Directions: Return exactly and only these lines: the first of the listing through the one containing "from sewn bands.".
▼▼▼
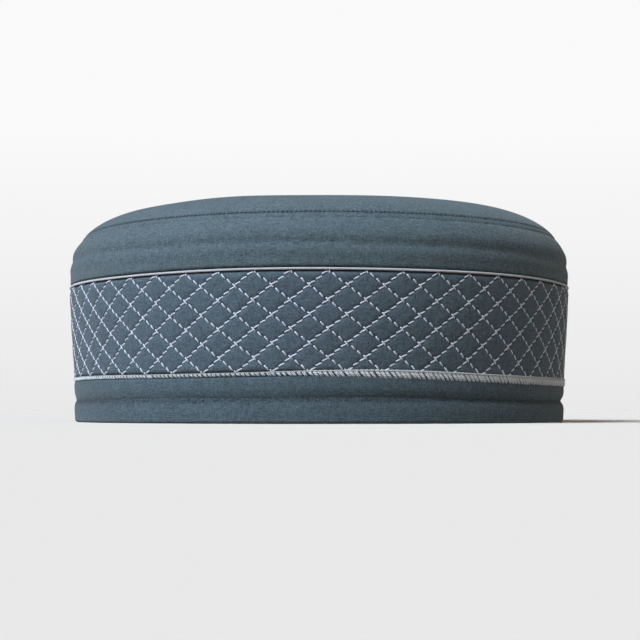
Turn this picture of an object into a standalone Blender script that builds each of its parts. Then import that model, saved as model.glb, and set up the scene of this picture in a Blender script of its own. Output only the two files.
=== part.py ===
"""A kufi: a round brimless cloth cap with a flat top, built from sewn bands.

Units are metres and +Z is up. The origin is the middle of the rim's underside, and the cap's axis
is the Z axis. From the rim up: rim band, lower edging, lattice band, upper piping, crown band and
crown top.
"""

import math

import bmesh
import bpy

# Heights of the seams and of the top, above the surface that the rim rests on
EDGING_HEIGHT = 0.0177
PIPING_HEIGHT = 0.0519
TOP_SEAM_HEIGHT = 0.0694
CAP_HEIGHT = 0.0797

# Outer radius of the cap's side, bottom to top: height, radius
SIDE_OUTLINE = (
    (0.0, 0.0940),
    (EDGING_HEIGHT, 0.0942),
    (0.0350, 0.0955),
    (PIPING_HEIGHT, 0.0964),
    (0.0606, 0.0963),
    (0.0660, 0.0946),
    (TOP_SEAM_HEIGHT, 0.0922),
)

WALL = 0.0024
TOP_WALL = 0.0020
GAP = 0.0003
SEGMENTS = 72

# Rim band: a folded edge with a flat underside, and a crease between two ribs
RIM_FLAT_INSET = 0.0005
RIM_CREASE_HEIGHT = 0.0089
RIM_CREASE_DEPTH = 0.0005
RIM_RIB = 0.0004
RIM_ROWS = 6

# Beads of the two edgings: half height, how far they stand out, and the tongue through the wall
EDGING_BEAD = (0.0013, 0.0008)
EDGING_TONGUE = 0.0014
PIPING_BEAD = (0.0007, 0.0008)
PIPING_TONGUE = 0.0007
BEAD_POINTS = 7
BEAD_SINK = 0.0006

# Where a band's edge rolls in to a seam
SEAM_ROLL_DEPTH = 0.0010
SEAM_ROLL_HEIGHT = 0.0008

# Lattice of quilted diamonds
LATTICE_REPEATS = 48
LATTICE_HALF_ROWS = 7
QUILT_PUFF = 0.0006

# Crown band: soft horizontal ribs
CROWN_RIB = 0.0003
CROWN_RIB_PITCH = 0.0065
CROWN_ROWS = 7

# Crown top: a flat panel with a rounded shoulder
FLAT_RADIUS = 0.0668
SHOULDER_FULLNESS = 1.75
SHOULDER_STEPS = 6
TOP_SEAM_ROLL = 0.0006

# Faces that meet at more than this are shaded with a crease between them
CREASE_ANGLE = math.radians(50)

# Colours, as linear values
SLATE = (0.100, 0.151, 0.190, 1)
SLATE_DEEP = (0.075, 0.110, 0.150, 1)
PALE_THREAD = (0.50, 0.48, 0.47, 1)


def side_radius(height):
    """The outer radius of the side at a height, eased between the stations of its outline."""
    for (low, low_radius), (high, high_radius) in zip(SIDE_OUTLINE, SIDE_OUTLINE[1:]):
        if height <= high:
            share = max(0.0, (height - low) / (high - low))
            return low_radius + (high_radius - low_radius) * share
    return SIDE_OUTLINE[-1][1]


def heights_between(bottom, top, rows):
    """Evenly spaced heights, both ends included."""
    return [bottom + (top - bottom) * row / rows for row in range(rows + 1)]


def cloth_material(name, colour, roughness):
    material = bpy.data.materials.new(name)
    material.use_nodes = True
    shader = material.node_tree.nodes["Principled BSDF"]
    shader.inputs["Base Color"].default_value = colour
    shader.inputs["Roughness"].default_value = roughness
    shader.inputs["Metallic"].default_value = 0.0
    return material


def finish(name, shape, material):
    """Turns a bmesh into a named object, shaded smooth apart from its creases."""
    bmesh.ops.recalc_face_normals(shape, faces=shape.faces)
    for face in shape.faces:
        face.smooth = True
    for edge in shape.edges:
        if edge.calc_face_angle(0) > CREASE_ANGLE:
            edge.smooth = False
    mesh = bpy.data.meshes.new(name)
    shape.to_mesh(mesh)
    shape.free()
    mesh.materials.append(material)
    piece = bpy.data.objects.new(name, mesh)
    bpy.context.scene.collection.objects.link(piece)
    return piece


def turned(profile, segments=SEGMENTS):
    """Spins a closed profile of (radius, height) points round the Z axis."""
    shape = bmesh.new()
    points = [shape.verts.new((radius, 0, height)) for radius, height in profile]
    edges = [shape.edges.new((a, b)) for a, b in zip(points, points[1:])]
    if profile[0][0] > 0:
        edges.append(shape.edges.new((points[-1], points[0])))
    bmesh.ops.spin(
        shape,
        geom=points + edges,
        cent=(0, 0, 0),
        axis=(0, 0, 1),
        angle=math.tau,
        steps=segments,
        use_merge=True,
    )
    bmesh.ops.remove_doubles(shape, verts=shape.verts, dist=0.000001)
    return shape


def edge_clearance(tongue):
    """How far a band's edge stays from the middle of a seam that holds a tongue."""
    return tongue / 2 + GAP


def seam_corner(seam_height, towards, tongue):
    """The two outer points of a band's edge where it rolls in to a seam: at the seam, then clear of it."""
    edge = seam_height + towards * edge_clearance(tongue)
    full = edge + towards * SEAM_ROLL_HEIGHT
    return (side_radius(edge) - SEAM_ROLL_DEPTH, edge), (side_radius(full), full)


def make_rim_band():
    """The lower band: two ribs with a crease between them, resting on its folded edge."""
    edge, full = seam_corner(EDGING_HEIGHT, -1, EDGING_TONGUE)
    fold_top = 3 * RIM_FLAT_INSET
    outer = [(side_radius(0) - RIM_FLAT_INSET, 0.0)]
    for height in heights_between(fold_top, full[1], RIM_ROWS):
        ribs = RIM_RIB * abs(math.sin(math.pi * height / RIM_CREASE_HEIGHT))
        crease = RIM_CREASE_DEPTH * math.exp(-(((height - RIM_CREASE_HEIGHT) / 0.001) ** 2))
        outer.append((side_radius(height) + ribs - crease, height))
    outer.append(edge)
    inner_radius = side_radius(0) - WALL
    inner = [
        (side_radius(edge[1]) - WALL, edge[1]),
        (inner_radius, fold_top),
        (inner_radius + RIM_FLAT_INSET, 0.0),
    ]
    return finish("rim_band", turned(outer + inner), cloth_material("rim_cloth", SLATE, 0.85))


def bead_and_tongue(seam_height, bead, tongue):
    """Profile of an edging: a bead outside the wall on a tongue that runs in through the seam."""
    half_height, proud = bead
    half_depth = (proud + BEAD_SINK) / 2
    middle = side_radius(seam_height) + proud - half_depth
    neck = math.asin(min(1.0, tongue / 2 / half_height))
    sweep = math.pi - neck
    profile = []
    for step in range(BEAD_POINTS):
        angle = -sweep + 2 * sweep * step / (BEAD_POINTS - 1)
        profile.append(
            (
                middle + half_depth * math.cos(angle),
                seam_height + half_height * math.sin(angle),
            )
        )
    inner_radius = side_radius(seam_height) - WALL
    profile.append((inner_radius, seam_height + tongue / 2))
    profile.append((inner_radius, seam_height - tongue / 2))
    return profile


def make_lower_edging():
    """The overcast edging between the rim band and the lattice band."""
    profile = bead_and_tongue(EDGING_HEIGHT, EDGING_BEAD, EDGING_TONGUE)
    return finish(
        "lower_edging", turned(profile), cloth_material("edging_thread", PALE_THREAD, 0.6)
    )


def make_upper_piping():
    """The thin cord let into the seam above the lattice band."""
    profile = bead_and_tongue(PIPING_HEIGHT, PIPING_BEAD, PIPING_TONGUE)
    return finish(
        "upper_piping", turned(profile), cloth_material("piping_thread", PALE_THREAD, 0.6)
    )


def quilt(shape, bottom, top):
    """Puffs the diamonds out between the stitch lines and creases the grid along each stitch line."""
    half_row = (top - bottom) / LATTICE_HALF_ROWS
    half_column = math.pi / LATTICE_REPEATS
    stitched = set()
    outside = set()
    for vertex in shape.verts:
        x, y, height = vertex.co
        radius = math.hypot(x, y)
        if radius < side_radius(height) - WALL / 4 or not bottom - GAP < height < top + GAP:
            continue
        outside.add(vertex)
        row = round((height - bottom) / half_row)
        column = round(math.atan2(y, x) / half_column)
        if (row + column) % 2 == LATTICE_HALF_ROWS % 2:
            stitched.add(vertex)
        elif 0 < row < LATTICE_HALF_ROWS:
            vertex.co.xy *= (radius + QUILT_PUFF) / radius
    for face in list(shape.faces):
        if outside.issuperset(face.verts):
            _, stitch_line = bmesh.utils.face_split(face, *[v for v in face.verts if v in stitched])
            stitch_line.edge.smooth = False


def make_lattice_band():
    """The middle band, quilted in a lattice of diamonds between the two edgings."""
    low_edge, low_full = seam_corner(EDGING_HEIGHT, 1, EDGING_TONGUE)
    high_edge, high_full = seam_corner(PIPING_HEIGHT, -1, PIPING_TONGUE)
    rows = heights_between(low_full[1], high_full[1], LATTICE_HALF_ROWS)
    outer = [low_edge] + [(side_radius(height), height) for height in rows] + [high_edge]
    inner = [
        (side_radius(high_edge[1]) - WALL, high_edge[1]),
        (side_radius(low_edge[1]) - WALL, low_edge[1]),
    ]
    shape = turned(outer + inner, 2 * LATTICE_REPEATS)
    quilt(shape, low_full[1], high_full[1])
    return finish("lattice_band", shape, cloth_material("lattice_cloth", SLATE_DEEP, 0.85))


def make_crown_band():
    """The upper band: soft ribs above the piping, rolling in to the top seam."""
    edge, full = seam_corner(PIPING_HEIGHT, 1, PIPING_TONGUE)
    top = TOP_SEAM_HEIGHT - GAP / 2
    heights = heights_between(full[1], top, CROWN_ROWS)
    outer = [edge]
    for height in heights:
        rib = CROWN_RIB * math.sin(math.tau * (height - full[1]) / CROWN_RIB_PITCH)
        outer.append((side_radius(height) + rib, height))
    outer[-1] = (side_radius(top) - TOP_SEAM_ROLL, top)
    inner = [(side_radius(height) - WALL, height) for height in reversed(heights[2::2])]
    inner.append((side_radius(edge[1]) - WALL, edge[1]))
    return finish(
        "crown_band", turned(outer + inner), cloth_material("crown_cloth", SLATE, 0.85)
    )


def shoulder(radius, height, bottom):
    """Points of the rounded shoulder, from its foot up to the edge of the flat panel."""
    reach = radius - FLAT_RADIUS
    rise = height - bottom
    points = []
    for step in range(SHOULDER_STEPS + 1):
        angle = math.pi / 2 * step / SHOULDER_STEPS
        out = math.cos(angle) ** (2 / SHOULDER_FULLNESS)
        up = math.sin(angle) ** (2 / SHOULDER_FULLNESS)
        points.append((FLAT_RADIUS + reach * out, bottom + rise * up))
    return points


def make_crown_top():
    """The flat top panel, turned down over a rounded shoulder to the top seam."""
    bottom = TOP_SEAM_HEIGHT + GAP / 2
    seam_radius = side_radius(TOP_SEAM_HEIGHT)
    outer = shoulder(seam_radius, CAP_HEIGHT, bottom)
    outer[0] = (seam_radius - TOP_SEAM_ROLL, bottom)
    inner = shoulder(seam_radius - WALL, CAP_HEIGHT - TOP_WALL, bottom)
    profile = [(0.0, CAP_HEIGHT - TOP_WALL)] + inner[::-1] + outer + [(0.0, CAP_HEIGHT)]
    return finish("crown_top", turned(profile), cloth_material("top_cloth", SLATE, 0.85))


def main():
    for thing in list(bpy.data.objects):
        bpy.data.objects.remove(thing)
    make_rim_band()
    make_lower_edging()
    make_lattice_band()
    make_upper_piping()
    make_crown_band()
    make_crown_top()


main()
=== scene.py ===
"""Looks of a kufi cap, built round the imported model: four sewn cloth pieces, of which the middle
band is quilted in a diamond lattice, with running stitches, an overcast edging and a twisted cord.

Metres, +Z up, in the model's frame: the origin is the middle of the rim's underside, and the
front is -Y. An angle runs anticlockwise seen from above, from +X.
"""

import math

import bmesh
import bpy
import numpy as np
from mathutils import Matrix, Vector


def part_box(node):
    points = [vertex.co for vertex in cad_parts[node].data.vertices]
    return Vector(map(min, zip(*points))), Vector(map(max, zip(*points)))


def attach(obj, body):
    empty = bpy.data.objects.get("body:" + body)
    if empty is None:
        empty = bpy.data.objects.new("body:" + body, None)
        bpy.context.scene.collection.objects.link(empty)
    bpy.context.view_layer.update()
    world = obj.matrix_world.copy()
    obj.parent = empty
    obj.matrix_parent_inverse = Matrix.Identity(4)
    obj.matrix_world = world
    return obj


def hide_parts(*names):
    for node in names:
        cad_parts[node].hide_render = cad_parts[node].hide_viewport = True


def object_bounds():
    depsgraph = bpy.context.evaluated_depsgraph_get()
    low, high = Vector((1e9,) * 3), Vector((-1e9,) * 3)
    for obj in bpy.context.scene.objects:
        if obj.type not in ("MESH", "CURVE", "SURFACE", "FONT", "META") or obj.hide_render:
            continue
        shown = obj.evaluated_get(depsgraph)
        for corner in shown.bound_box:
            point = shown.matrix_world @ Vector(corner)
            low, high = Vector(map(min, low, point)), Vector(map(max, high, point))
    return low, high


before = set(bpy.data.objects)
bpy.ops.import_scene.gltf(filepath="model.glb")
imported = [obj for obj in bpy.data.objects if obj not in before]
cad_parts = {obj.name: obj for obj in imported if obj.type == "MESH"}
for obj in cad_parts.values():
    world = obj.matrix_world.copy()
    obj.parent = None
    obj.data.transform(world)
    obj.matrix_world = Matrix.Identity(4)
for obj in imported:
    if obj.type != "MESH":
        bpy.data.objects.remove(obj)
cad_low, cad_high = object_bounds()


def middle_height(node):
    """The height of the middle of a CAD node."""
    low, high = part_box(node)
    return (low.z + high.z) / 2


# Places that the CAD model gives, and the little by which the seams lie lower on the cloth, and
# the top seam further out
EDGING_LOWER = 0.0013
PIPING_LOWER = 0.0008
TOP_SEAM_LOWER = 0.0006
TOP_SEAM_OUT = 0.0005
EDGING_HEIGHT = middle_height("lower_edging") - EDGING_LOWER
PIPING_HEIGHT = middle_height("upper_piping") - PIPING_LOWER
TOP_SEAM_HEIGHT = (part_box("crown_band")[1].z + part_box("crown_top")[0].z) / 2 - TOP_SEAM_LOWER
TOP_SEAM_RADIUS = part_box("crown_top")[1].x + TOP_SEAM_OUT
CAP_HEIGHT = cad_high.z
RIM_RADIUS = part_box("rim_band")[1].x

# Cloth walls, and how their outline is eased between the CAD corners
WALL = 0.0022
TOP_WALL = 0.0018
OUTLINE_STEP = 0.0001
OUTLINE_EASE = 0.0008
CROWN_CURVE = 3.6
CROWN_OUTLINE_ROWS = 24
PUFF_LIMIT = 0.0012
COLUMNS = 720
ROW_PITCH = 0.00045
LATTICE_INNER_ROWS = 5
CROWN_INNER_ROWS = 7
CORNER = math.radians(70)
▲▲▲
Final answer:
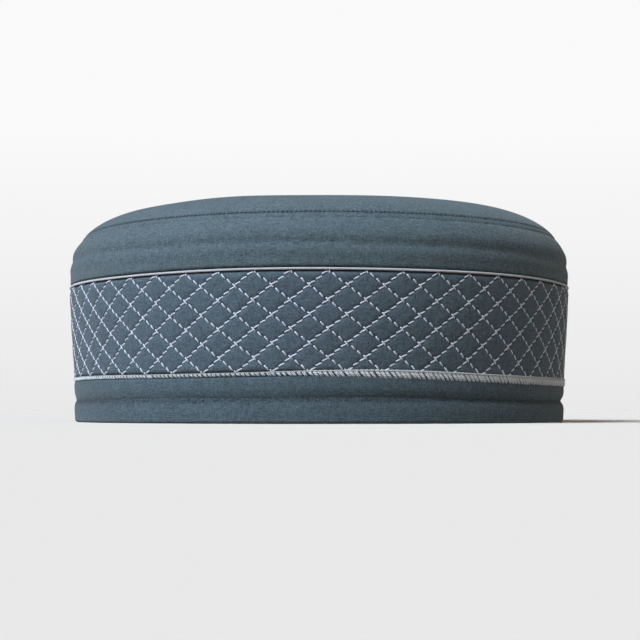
Turn this picture of an object into a standalone Blender script that builds each of its parts. Then import that model, saved as model.glb, and set up the scene of this picture in a Blender script of its own. Output only the two files.
=== part.py ===
"""A kufi: a round brimless cloth cap with a flat top, built from sewn bands.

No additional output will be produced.